Gin cocktails are widely popular such as: Martini, Gin & Tonic, Negroni, Gimlet, and Vesper. The Vesper cocktail was invented by Ian Fleming as the drink of fictional British spy James Bond in Casino Royale.

Bourbon From United States

Bourbon’s heritage began over 200 years ago in the hollows of Kentucky where cold, clear limestone spring water flowed. It is rumored that this water made the grass blue, the horses frisky, the corn grow like crazy, and the whiskey sweet and smooth as honey.

Bourbon whiskey reigns as America’s only native spirit and still makes its home in Kentucky, where 80 percent of the world’s bourbon is produced.

Bourbon is distilled from a mash of grain containing not less than 51 percent corn, balanced with barley and either wheat or rye.

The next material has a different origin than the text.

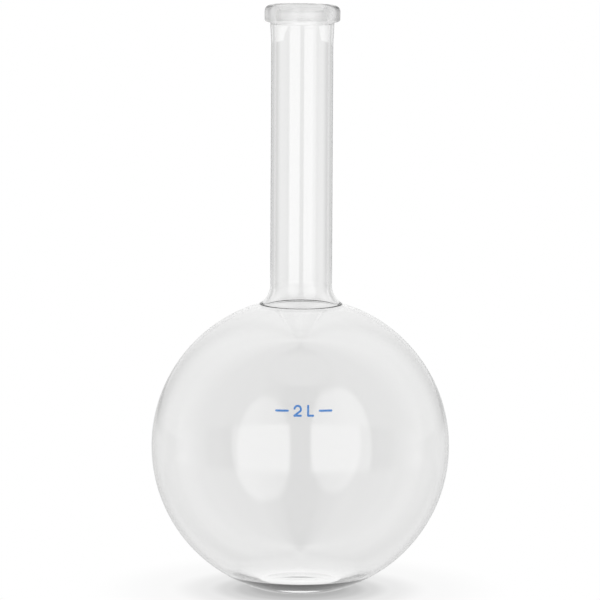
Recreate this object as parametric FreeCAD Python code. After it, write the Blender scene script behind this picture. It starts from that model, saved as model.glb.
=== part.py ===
import FreeCAD, Part
import math
import os

# A long-necked boiling flask of 2 litres, in millimetres.
# The origin is the centre of the flat under the bulb and +Z runs up the neck.
# The bulb, the seal, the neck and the lip are turned about the Z axis and meet
# face to face, as fused glass does. -Y is the front, where the capacity mark is.

# Bulb
BULB_RADIUS = 83.0
BULB_WALL = 1.7
BASE_FLAT_RADIUS = 22.0
BASE_EDGE_BLEND = 12.0

# Thick pool of glass inside the bulb, over the flat
FLOOR_THICKNESS = 4.2
FLOOR_ARC = 190.0
FLOOR_BLEND = 25.0

# Neck, with a short taper that widens it under the lip
NECK_RADIUS = 17.15
BORE_RADIUS = 14.8
TAPER_RADIUS = 17.7
TAPER_HEIGHT = 10.5

# Seal that joins the neck to the bulb, with a low ridge on the flare inside it
SHOULDER_BLEND = 12.0
SEAL_ANGLE = math.radians(19.0)
RIDGE_ANGLE = math.radians(57.0)
RIDGE_HEIGHT = 0.3
RIDGE_RADIUS = 0.5
RIDGE_BLEND = 2.0

# Lip
OVERALL_HEIGHT = 326.0
LIP_RADIUS = 20.9
LIP_HEIGHT = 9.1
LIP_TOP_BLEND = 3.4
LIP_MOUTH_BLEND = 2.4
LIP_UNDER_BLEND = 1.4
LIP_NECK_BLEND = 1.3

# Capacity mark in fired enamel: "2 L" between two dashes
MARK_THICKNESS = 0.12
MARK_LATITUDE = math.radians(21.8)
MARK_OFFSET = 1.8
MARK_HALF_WIDTH = 15.5
MARK_HEIGHT = 6.2
MARK_STROKE = 1.1
DASH_LENGTH = 7.4
DIGIT_WIDTH = 4.6
LETTER_WIDTH = 3.8
DIGIT_LEFT = -5.6
LETTER_LEFT = 1.8

BASE_Z = 0.0
BULB_INNER_RADIUS = BULB_RADIUS - BULB_WALL
BULB_CENTRE_Z = math.sqrt(BULB_RADIUS**2 - BASE_FLAT_RADIUS**2)
LIP_UNDER_Z = OVERALL_HEIGHT - LIP_HEIGHT
LIP_BASE_Z = LIP_UNDER_Z - LIP_NECK_BLEND
HALF_STROKE = MARK_STROKE / 2

# The shoulder is an arc that touches the neck's outside and the bulb's outside. The
# flare inside it is an arc of the same reach that touches the bore and the bulb's inside.
SHOULDER_REACH = NECK_RADIUS + SHOULDER_BLEND
SHOULDER_TOP_Z = BULB_CENTRE_Z + math.sqrt((BULB_RADIUS + SHOULDER_BLEND) ** 2 - SHOULDER_REACH**2)
FLARE_RADIUS = SHOULDER_REACH - BORE_RADIUS
FLARE_TOP_Z = BULB_CENTRE_Z + math.sqrt((BULB_INNER_RADIUS + FLARE_RADIUS) ** 2 - SHOULDER_REACH**2)


def at(radius, height):
    """A point of the half-section that is turned about the Z axis."""
    return FreeCAD.Vector(radius, 0, height)


BULB_CENTRE = at(0, BULB_CENTRE_Z)
SHOULDER_CENTRE = at(SHOULDER_REACH, SHOULDER_TOP_Z)
FLARE_CENTRE = at(SHOULDER_REACH, FLARE_TOP_Z)


def on_circle(centre, radius, angle):
    """The point at an angle from straight up, turning outwards."""
    return centre + at(math.sin(angle), math.cos(angle)) * radius


def towards(centre, target, radius):
    """The point on a circle that lies on the way from its centre to the target."""
    return centre + (target - centre).normalize() * radius


def meetings(centre_a, radius_a, centre_b, radius_b):
    """The two points where two circles meet, the one nearer to the axis first."""
    across = centre_b - centre_a
    apart = across.Length
    along = (radius_a**2 - radius_b**2 + apart**2) / (2 * apart)
    unit = across / apart
    aside = at(unit.z, -unit.x) * math.sqrt(radius_a**2 - along**2)
    middle = centre_a + unit * along
    return sorted((middle - aside, middle + aside), key=lambda point: point.x)


def line(start, end):
    return Part.LineSegment(start, end).toShape()


def arc(start, centre, end):
    """The shorter arc from start to end."""
    radius = (start - centre).Length
    middle = towards(centre, (start + end) / 2, radius)
    return Part.Arc(start, middle, end).toShape()


def turned(edges):
    """A closed half-section turned once about the Z axis."""
    section = Part.Face(Part.Wire(edges))
    return section.revolve(FreeCAD.Vector(0, 0, 0), FreeCAD.Vector(0, 0, 1), 360)


def bulb():
    outer_edge = on_circle(BULB_CENTRE, BULB_RADIUS, SEAL_ANGLE)
    inner_edge = on_circle(BULB_CENTRE, BULB_INNER_RADIUS, SEAL_ANGLE)
    equator = at(BULB_RADIUS, BULB_CENTRE_Z)
    inner_equator = at(BULB_INNER_RADIUS, BULB_CENTRE_Z)

    blend_height = BASE_Z + BASE_EDGE_BLEND
    blend_reach = BULB_RADIUS - BASE_EDGE_BLEND
    blend_radius = math.sqrt(blend_reach**2 - (BULB_CENTRE_Z - blend_height) ** 2)
    base_centre = at(blend_radius, blend_height)
    base_side = towards(BULB_CENTRE, base_centre, BULB_RADIUS)
    flat_edge = at(blend_radius, BASE_Z)

    floor_centre = at(0, BASE_Z + FLOOR_THICKNESS + FLOOR_ARC)
    pool_centre = meetings(
        BULB_CENTRE, BULB_INNER_RADIUS - FLOOR_BLEND, floor_centre, FLOOR_ARC - FLOOR_BLEND
    )[1]
    pool_side = towards(BULB_CENTRE, pool_centre, BULB_INNER_RADIUS)
    pool_edge = towards(floor_centre, pool_centre, FLOOR_ARC)
    floor_middle = at(0, BASE_Z + FLOOR_THICKNESS)

    return turned(
        [
            arc(outer_edge, BULB_CENTRE, equator),
            arc(equator, BULB_CENTRE, base_side),
            arc(base_side, base_centre, flat_edge),
            line(flat_edge, at(0, BASE_Z)),
            line(at(0, BASE_Z), floor_middle),
            arc(floor_middle, floor_centre, pool_edge),
            arc(pool_edge, pool_centre, pool_side),
            arc(pool_side, BULB_CENTRE, inner_equator),
            arc(inner_equator, BULB_CENTRE, inner_edge),
            line(inner_edge, outer_edge),
        ]
    )


def neck_seal():
    """The shoulder, with a ridge that stands off the flare inside it."""
    outer_edge = on_circle(BULB_CENTRE, BULB_RADIUS, SEAL_ANGLE)
    inner_edge = on_circle(BULB_CENTRE, BULB_INNER_RADIUS, SEAL_ANGLE)
    shoulder_side = towards(BULB_CENTRE, SHOULDER_CENTRE, BULB_RADIUS)
    shoulder_top = at(NECK_RADIUS, SHOULDER_TOP_Z)
    seam_outer = at(NECK_RADIUS, FLARE_TOP_Z)
    seam_inner = at(BORE_RADIUS, FLARE_TOP_Z)
    flare_side = towards(BULB_CENTRE, FLARE_CENTRE, BULB_INNER_RADIUS)

    inwards = -at(math.cos(RIDGE_ANGLE), math.sin(RIDGE_ANGLE))
    ridge_centre = FLARE_CENTRE + inwards * (FLARE_RADIUS + RIDGE_HEIGHT - RIDGE_RADIUS)
    upper, lower = meetings(
        FLARE_CENTRE, FLARE_RADIUS + RIDGE_BLEND, ridge_centre, RIDGE_RADIUS + RIDGE_BLEND
    )
    lower_start = towards(FLARE_CENTRE, lower, FLARE_RADIUS)
    lower_end = towards(ridge_centre, lower, RIDGE_RADIUS)
    upper_end = towards(ridge_centre, upper, RIDGE_RADIUS)
    upper_start = towards(FLARE_CENTRE, upper, FLARE_RADIUS)
    ridge_top = ridge_centre + inwards * RIDGE_RADIUS

    return turned(
        [
            line(seam_inner, seam_outer),
            line(seam_outer, shoulder_top),
            arc(shoulder_top, SHOULDER_CENTRE, shoulder_side),
            arc(shoulder_side, BULB_CENTRE, outer_edge),
            line(outer_edge, inner_edge),
            arc(inner_edge, BULB_CENTRE, flare_side),
            arc(flare_side, FLARE_CENTRE, lower_start),
            arc(lower_start, lower, lower_end),
            Part.Arc(lower_end, ridge_top, upper_end).toShape(),
            arc(upper_end, upper, upper_start),
            arc(upper_start, FLARE_CENTRE, seam_inner),
        ]
    )


def neck_tube():
    taper_z = LIP_BASE_Z - TAPER_HEIGHT
    corners = [
        at(BORE_RADIUS, FLARE_TOP_Z),
        at(NECK_RADIUS, FLARE_TOP_Z),
        at(NECK_RADIUS, taper_z),
        at(TAPER_RADIUS, LIP_BASE_Z),
        at(BORE_RADIUS, LIP_BASE_Z),
    ]
    edges = [line(a, b) for a, b in zip(corners, corners[1:] + corners[:1])]
    return turned(edges)


def rim():
    under_z = LIP_UNDER_Z + LIP_UNDER_BLEND
    crown_z = OVERALL_HEIGHT - LIP_TOP_BLEND
    mouth_z = OVERALL_HEIGHT - LIP_MOUTH_BLEND
    neck_side = at(TAPER_RADIUS, LIP_BASE_Z)
    neck_blend = at(TAPER_RADIUS + LIP_NECK_BLEND, LIP_BASE_Z)
    under_inner = at(TAPER_RADIUS + LIP_NECK_BLEND, LIP_UNDER_Z)
    under_blend = at(LIP_RADIUS - LIP_UNDER_BLEND, LIP_UNDER_Z)
    under_outer = at(LIP_RADIUS, under_z)
    crown_outer = at(LIP_RADIUS, crown_z)
    crown_top = at(LIP_RADIUS - LIP_TOP_BLEND, OVERALL_HEIGHT)
    mouth_top = at(BORE_RADIUS + LIP_MOUTH_BLEND, OVERALL_HEIGHT)
    mouth_side = at(BORE_RADIUS, mouth_z)
    return turned(
        [
            line(at(BORE_RADIUS, LIP_BASE_Z), neck_side),
            arc(neck_side, neck_blend, under_inner),
            line(under_inner, under_blend),
            arc(under_blend, at(LIP_RADIUS - LIP_UNDER_BLEND, under_z), under_outer),
            line(under_outer, crown_outer),
            arc(crown_outer, at(LIP_RADIUS - LIP_TOP_BLEND, crown_z), crown_top),
            line(crown_top, mouth_top),
            arc(mouth_top, at(BORE_RADIUS + LIP_MOUTH_BLEND, mouth_z), mouth_side),
            line(mouth_side, at(BORE_RADIUS, LIP_BASE_Z)),
        ]
    )


def stroked(edges):
    """The outline of a stroke drawn along a bent line, with round ends."""
    return Part.Wire(edges).makeOffset2D(HALF_STROKE, 0, False, False)


def dash(left):
    """The outline of a straight stroke, with round ends."""
    middle = MARK_HEIGHT / 2
    start = at(left + HALF_STROKE, middle)
    end = at(left + DASH_LENGTH - HALF_STROKE, middle)
    rise = at(0, HALF_STROKE)
    reach = at(HALF_STROKE, 0)
    return Part.Wire(
        [
            line(start + rise, end + rise),
            Part.Arc(end + rise, end + reach, end - rise).toShape(),
            line(end - rise, start - rise),
            Part.Arc(start - rise, start - reach, start + rise).toShape(),
        ]
    )


def digit_two(left):
    """A bowl over a slanting stem that stands on a bar."""
    bowl_radius = DIGIT_WIDTH / 2 - HALF_STROKE
    bowl_centre = at(left + DIGIT_WIDTH / 2, MARK_HEIGHT - HALF_STROKE - bowl_radius)
    bowl_left = on_circle(bowl_centre, bowl_radius, math.radians(-80))
    bowl_top = on_circle(bowl_centre, bowl_radius, 0)
    bowl_end = on_circle(bowl_centre, bowl_radius, math.radians(120))
    bar_left = at(left + HALF_STROKE, HALF_STROKE)
    bar_right = at(left + DIGIT_WIDTH - HALF_STROKE, HALF_STROKE)
    return stroked(
        [
            arc(bowl_left, bowl_centre, bowl_top),
            arc(bowl_top, bowl_centre, bowl_end),
            line(bowl_end, bar_left),
            line(bar_left, bar_right),
        ]
    )


def letter_l(left):
    top = at(left + HALF_STROKE, MARK_HEIGHT - HALF_STROKE)
    corner = at(left + HALF_STROKE, HALF_STROKE)
    foot = at(left + LETTER_WIDTH - HALF_STROKE, HALF_STROKE)
    return stroked([line(top, corner), line(corner, foot)])


def capacity_mark():
    """Each sign is a stroke drawn on the front of the bulb, a thin skin that follows its curve."""
    centre_line = FreeCAD.Vector(
        MARK_OFFSET,
        -BULB_RADIUS,
        BULB_CENTRE_Z + BULB_RADIUS * math.sin(MARK_LATITUDE) - MARK_HEIGHT / 2,
    )
    signs = [
        dash(-MARK_HALF_WIDTH),
        digit_two(DIGIT_LEFT),
        letter_l(LETTER_LEFT),
        dash(MARK_HALF_WIDTH - DASH_LENGTH),
    ]
    outer_ball = Part.makeSphere(BULB_RADIUS + MARK_THICKNESS, BULB_CENTRE)
    inner_ball = Part.makeSphere(BULB_RADIUS, BULB_CENTRE)
    skins = []
    for sign in signs:
        sign.translate(centre_line)
        block = Part.Face(sign).extrude(FreeCAD.Vector(0, BULB_RADIUS / 2, 0))
        skins.extend(block.common(outer_ball).cut(inner_ball).Solids)
    return Part.makeCompound(skins)


NODES = {
    "bulb": bulb,
    "neck_seal": neck_seal,
    "neck_tube": neck_tube,
    "rim": rim,
    "capacity_mark": capacity_mark,
}

os.makedirs("parts", exist_ok=True)
for name, make in NODES.items():
    make().exportStep(f"parts/{name}.step")
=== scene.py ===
import math

import bmesh
import bpy
from mathutils import Euler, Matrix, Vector, noise


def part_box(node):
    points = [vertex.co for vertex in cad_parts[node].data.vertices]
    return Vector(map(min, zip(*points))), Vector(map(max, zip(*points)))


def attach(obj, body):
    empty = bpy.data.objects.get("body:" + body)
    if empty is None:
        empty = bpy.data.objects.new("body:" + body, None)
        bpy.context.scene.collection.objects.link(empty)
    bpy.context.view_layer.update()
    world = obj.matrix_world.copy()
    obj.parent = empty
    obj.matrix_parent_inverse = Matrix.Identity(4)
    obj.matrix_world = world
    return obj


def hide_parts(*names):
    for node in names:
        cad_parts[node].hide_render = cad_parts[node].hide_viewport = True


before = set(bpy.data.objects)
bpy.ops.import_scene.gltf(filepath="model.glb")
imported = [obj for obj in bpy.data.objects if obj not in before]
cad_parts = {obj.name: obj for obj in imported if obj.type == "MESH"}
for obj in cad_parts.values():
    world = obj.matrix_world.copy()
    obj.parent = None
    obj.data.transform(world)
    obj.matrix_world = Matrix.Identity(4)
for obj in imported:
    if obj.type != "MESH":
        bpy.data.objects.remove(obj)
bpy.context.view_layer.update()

# ---------------------------------------------------------------- sizes, in metres
MM = 0.001

bulb_low, bulb_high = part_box("bulb")
seal_low, seal_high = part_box("neck_seal")
neck_low, neck_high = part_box("neck_tube")
rim_low, rim_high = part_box("rim")

BASE_Z = bulb_low.z
BULB_RADIUS = (bulb_high.x - bulb_low.x) / 2
BULB_WALL = 1.7 * MM
BULB_INNER = BULB_RADIUS - BULB_WALL
BASE_EDGE_BLEND = 12.0 * MM
FLOOR_THICKNESS = 4.2 * MM
FLOOR_ARC = 190.0 * MM
FLOOR_BLEND = 25.0 * MM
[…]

Each distillery has its own unique blend of grain and some of the mash recipes are generations old and jealously guarded.

The rich amber color and characteristic sweetness of bourbon is derived from its signature aging process in new white oak barrels, charred to caramelize the natural sugars in the wood and bring them to the surface. Two years is the minimum time for aging bourbons.

Most decent bourbons are aged 4 to 12 years.

Bourbon’s distinctive and mellow taste makes it both an excellent complement to food and a widely used ingredient in sauces and dessert recipes.

Tennessee whiskey is commonly but incorrectly perceived as a type of bourbon, and is made in a similar way, but with one extra step in the process that influences its final character.

Before barreling, Tennessee whiskey is mellowed; filtered very slowly over a period of 10 days through charcoal made from seasoned sugar maple timbers. This gives the whiskey a unique smoky sweetness.

Several of the favorite bourbon cocktails are: Mint Julep, the Rebel Yell, the Manhattan, the Bourbon Peach Smash, of course the Bad Mother F#%*er.

Tequila From Mexico

Tequila is distilled from the blue agave plant in Mexico. It was first produced in the 16th century near the location of the city of Tequila.

The Spanish conquistadors arrived in Mexico during 1521 and running out of their own brandy, they began to distill the agave plant and produce the first distilled spirits in North America.

The blue agave grown in the highlands northwest of Guadalajara are larger in size and sweeter than those grown in other regions. Agaves harvested in the lowlands have a more herbaceous fragrance and flavor.

Popular drinks containing tequila are: the Margarita, Tequila Sunrise, Paloma, Juan Collins, and the Brave Bull.

Cognac From France

Cognac derives its name from the town of Cognacin France. It is in fact a type of distilled brandy. To bear the name Cognac, it must be produced from the grapes Saint-Emilion, or Ugni Blanc, then distilled twice in copper stills, and aged for at least two years in French oak barrels from Limousing or Troncais.

Most cognacs are aged considerably longer than the two-year legal requirement.

Cognac matures the same way whiskies and wine do when stored in good quality oak barrels.

The various grades of cognac are as follows:

  • V. S. (very special) or three stars describes a blend of cognac where the youngest brandy has been aged for at least two years in an oak barrel.
  • V.S.O.P. (very superior old pale) describes a blend of cognac where the youngest brandy has been aged for at least four years in oak barrels. Usually most V.S.O.P.s are much older.
  • XO (extra old) describes a better blend of cognac where the youngest brandy has been aged from six years to 20 years.

Cognac is traditionally enjoyed as an after dinner drink, warmed in a brandy snifter.

Other variations are: Grand Marnier, made from cognac and distilled essence of bitter orange, Pineau des Charentes, a sweet aperitif, and Domaine DeCanton, a cognac based ginger liquer.

Jaegermeister From Germany

The spirit Jagermeister is a relative new spirit introduced in Germany in 1934.

It is a 70-proof distillate made from 56 herbs and spices and similar to central European liqueurs such as: Gammel Dansk from Denmark, Unicum from Hungary, Demanovka from Slovakia, and Pelinkovac from Croatia.

Jagermeister’s ingredients include: citrus peel, licorice, anise, popy seeds, saffron, ginger, juniper berries, and ginseng.

The name Jagermeister, loosely translated means hunt-master.

Popular mixed drinks with Jagermeister are: Jagerbomb, Silver Bullet, Golden Elk, Surfer on Acid, and the Green Dragon.